Monday, August 08, 2005

Bird flu model dilemma

The modeling chickens are coming home to roost and they are landing on the doorsteps of already beleaguered (and anxious sounding) public health "leaders." The ever-reliable Helen Branswell of Canadian Press (one of the few MSM journalists who gets what this is all about and has the contacts to get the scoop) has been listening to the frets of WHO and CDC bird flu experts. She is hearing folks none too happy with the hype around the computer models published last week in Nature and Science (see our take on the papers here).

The models suggest there is a slim window of possibilities that an emerging pandemic in an area like rural Thailand might be slowed significantly or even halted if there were a massive effort to bring antivirals and possibly a (non-existent) priming vaccine to the area quickly and distributed efficiently; and if the stars are aligned just right (the virus is below a certain level of transmissibility, the antivirals work with a stipulated efficiency, etc.). Few people knowledgeable about the facts on the ground believe it is remotely possible, but now the models have put them in a position where they might have to try:
"This is a public health dilemma," Dr. Margaret Chan, the WHO's new chief of pandemic planning, admitted when the modelling work was published last week in the journals Science and Nature.
The former head of the U.S. Centers for Disease Control's Southeast Asian operations calls the issue "an unavoidable challenge" facing the public health community.

"If there's a pandemic, we will and should be held accountable," says Dr. Scott Dowell, who last month finished a four-year stint as director of the CDC's International Emerging Infections Program.
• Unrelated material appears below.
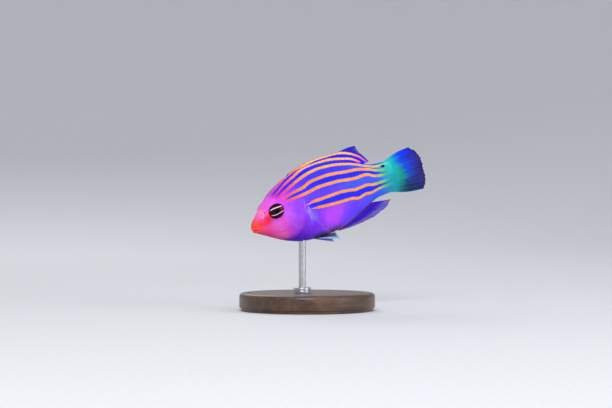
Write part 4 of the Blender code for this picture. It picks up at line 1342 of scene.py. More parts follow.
@dataclass
class Scales:
    """Overlapping scales: rows from head to tail, each row half a scale behind its neighbours.

    A scale is a thin plate with a rounded rear edge. Its root is tucked under the scale in front
    and it rises evenly toward its rear edge, so the front one always lies on top.
    """

    body: Body
    markings: Markings
    first: float = 0.225
    last: float = 1.035
    columns: int = 27
    rows: int = 12
    overlap: float = 1.95
    points_along: int = 7
    points_across: int = 8
    rise_mm: float = 0.125
    sunk_mm: float = 0.035
    thickness_mm: float = 0.055
    bulge_mm: float = 0.02
    roundness: float = 0.30
    width: float = 0.94
    root_narrowing: float = 0.10
    front: Points = (
        (0.0, 0.236), (0.10, 0.244), (0.20, 0.278), (0.30, 0.318), (0.36, 0.334), (0.50, 0.330),
        (0.62, 0.322), (0.74, 0.300), (0.86, 0.262), (1.0, 0.236),
    )
    upper_tubes: int = 2
    lower_tubes: int = 5
    tube_break: float = 0.78
    tube_mm: float = 0.07
    map_size: float = 0.92
    map_margin: float = 0.04
    seed: int = 6
    finish: Finish = ScaleFinish("wet_scales", coat=0.06, coat_roughness=0.22, specular=0.12)

    def build(self, side: Side) -> Piece:
        """Build the scales of one flank as one joined mesh.

        Args:
            side: The flank.

        Returns:
            The piece.
        """
        pitch = (self.last - self.first) / self.columns
        grid = np.meshgrid(np.arange(self.columns), np.arange(self.rows), indexing="ij")
        column, row = (numbers.ravel() for numbers in grid)
        rear_x = self.first + pitch * (column + 0.5 + 0.5 * (row % 2))
        kept = rear_x - 0.6 * pitch > smooth_curve(self.front, (row + 0.5) / self.rows)
        column, row, rear_x = column[kept], row[kept], rear_x[kept]
        s = np.linspace(0.0, 1.0, self.points_along)[None, :, None]
        v = np.linspace(-1.0, 1.0, self.points_across)[None, None, :]
        rim = s * (1.0 - self.roundness * np.abs(v) ** 2.3) * np.ones((len(row), 1, 1))
        length = pitch * self.overlap
        x = rear_x[:, None, None] - length + length * rim
        spread = v * (self.width - self.root_narrowing * (1.0 - s)) / self.rows
        w = np.clip(((row + 0.5) / self.rows)[:, None, None] + spread, 0.003, 0.997)
        tube = self.tube(row, rear_x)[:, None, None] * hump(v, 0.10)
        tube = tube * ease(0.30, 0.48, s) * ease(0.95, 0.80, s)
        return self.join(side, column, row, x, w, self.rise_mm * rim - self.sunk_mm + tube, rim)

    def tube(self, row: Array, rear_x: Array) -> Array:
        """Height of the lateral line's tube on each scale: high in front, midway on the stem."""
        upper = (row == self.upper_tubes) & (rear_x < self.tube_break)
        lower = (row == self.lower_tubes) & (rear_x >= self.tube_break)
        return np.where(upper | lower, self.tube_mm, 0.0)

    def join(
        self, side: Side, column: Array, row: Array, x: Array, w: Array, lift: Array, rim: Array
    ) -> Piece:
        """Join the plates: a grid on top, and under it a fan from the rim to one point.

        Args:
            side: The flank.
            column: Each scale's column.
            row: Each scale's row.
            x: Places along the body of each scale's points.
            w: Their shares of the way round.
            lift: Their heights over the skin in millimetres.
            rim: Their shares of the way to the rear edge.

        Returns:
            The piece.
        """
        count, along, across = x.shape
        outward = self.body.outward(x, w, side.value)
        top = self.body.on_skin(x, w, side.value) + outward * (lift * MM)[..., None]
        quads, shares = grid_faces(along, across, False)
        border, corner = grid_border(along, across)
        low = (top - outward * (self.thickness_mm * MM)).reshape(count, -1, 3)[:, border]
        swell = outward[:, along // 2, across // 2, None] * self.bulge_mm * MM
        middle = low.mean(axis=1, keepdims=True) - swell
        points = np.concatenate((top.reshape(count, -1, 3), low, middle), axis=1)
        size, edge = along * across, len(border)
        ring = size + np.arange(edge)
        there = np.roll(np.arange(edge), -1)
        walls = np.stack((border, ring, ring[there], border[there]), axis=1)
        under = np.stack((ring, np.full(edge, size + edge), ring[there]), axis=1)
        wall_map = np.stack((corner, corner, corner[there], corner[there]), axis=1)
        under_map = np.stack((corner, np.full_like(corner, 0.5), corner[there]), axis=1)
        start = (np.arange(count) * (size + edge + 1))[:, None, None]
        cells = np.array((self.columns, self.rows))
        cell = np.stack((column, row), axis=-1)[:, None, :] / cells
        parts = []
        for faces, places in ((quads, shares), (walls, wall_map), (under, under_map)):
            corners = faces.shape[1]
            spread = cell + self.map_size / cells * (places.reshape(1, -1, 2) + self.map_margin)
            parts.append(((faces[None] + start).reshape(-1, corners), spread.reshape(-1, corners, 2)))
        fields = self.markings.fields(x, w, self.body.lookup(x, w)[1])
        tone = np.random.default_rng(self.seed).random(count)
        fields |= {"rim": rim, "tone": np.broadcast_to(tone[:, None, None], x.shape)}
        fields = {label: self.on_all(values, border) for label, values in fields.items()}
        name = f"scales_{side.word}"
        return make_piece(name, points.reshape(-1, 3), parts, self.finish, "flank_skin", (), fields, 40.0)

    def on_all(self, values: Array, border: Array) -> Array:
        """A field over the grid, carried on to the rim below and the point under the middle."""
        flat = values.reshape(len(values), -1, *values.shape[3:])
        everything = np.concatenate((flat, flat[:, border], flat[:, :1]), axis=1)
        return everything.reshape(-1, *values.shape[3:])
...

The program is headquartered in Thailand.

"These papers are going to be sitting there saying: 'You were told in 2005 that it was theoretically possible to contain it and what did you do to try? Now that it's devastated the world's population with mortality and economic devastation and so forth - what were you all doing?'
But trying might not be the right thing, possibly even harmful if the attempt produced a mutant virus resistant to oseltamivir, the only available antiviral known effective against H5N1. The drug's maker, Swiss-based Roche Pharmaceuticals, is discussing with WHO a significant donation for a rapid-deployment stockpile. Even if available, however, it will likely not work:
[Public Health Canada's] Dr. Arlene King, head of the respiratory diseases section, shares the view that containment of an emerging pandemic would not be possible at this point.
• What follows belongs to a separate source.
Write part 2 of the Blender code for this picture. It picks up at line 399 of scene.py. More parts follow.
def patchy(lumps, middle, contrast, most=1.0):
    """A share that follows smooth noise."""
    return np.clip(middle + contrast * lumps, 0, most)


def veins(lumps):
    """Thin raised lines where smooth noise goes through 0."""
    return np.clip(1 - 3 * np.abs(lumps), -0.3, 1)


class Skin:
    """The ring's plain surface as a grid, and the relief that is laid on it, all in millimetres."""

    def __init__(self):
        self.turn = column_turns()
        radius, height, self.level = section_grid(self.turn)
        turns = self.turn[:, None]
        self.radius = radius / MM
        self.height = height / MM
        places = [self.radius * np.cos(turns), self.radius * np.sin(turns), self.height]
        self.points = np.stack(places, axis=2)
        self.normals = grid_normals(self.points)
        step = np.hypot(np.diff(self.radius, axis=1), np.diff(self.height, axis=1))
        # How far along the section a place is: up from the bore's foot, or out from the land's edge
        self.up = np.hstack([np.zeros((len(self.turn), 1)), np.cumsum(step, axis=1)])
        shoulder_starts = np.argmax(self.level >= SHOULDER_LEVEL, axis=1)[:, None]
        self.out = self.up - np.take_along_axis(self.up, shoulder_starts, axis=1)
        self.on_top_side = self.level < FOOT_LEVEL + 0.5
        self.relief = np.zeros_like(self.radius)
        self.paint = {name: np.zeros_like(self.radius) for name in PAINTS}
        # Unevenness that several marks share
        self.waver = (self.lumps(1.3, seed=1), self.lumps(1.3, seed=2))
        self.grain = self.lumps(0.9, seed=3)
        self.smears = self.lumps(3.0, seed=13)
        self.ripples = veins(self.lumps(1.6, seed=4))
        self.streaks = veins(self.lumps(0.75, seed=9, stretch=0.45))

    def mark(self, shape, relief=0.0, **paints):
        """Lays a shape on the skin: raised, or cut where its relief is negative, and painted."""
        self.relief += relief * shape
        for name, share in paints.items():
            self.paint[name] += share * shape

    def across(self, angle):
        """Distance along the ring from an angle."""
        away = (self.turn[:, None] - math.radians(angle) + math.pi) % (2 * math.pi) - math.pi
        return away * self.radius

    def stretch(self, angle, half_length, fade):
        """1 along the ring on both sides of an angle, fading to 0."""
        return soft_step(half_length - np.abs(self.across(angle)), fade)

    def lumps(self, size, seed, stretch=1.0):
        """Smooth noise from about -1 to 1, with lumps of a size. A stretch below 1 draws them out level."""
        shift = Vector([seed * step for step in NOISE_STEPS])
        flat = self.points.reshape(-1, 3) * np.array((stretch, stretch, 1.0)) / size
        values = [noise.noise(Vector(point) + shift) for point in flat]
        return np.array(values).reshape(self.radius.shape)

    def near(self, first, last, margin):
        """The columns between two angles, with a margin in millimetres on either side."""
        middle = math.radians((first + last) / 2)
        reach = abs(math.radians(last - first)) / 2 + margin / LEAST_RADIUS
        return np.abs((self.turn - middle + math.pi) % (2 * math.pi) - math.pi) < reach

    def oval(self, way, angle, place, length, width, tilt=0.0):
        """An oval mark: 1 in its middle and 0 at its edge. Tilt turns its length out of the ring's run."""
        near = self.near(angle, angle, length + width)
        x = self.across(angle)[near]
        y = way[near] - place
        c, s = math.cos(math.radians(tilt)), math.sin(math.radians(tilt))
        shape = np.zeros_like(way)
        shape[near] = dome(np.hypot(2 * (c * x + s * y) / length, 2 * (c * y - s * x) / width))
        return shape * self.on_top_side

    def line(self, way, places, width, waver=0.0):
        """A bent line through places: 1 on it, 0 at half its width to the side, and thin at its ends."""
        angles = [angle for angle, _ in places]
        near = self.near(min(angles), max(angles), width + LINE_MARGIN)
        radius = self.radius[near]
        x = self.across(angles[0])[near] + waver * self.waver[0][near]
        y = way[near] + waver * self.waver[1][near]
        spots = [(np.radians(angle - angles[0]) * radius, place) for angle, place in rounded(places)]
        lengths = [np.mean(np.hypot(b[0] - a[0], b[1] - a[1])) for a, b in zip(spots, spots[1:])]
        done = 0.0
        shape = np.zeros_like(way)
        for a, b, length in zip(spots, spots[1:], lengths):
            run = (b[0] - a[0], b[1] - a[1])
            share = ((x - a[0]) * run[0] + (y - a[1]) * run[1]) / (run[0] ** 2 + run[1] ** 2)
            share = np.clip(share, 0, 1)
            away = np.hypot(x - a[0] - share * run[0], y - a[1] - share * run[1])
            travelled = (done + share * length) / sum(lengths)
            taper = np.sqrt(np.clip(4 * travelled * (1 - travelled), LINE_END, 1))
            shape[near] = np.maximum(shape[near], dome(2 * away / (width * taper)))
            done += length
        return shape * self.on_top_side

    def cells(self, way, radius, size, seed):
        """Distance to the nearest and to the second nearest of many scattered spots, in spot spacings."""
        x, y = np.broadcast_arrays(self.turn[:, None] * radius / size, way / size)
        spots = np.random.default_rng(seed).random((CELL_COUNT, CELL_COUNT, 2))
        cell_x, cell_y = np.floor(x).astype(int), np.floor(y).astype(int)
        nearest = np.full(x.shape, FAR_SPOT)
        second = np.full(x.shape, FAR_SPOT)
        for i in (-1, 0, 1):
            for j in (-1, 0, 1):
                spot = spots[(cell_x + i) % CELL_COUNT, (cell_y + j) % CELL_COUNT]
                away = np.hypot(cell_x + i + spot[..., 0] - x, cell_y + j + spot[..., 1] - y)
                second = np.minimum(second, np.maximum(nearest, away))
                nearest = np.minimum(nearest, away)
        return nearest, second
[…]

"Simply because the proposed strategy could work in theory doesn't mean it would work in practice," King says, adding significant investment would be needed to bring systems in many Asian countries to a level where containment might be feasible.
And then there's the politicians, grasping at whatever good news they can find so as not to face the fact it was their negligence that left us unprepared. The Center for Infectious Disease Research and Policy's Dr. Michael Osterholm, expresses it this way:
"What I worry about is because of these models, policy-makers or other world leaders will just say: 'Well, this is all we need to do. . . . We've got it covered. We're just going to stop it in its tracks,' " says [Osterholm], who has been one of the most vocal proponents of pandemic preparedness.

"Far too often models take on a precision which they do not deserve. And for policy makers in particular that precision implies some kind of authority or expertise which is not valid," cautions Osterholm . ..
As they say in Minnesota: "You betcha!"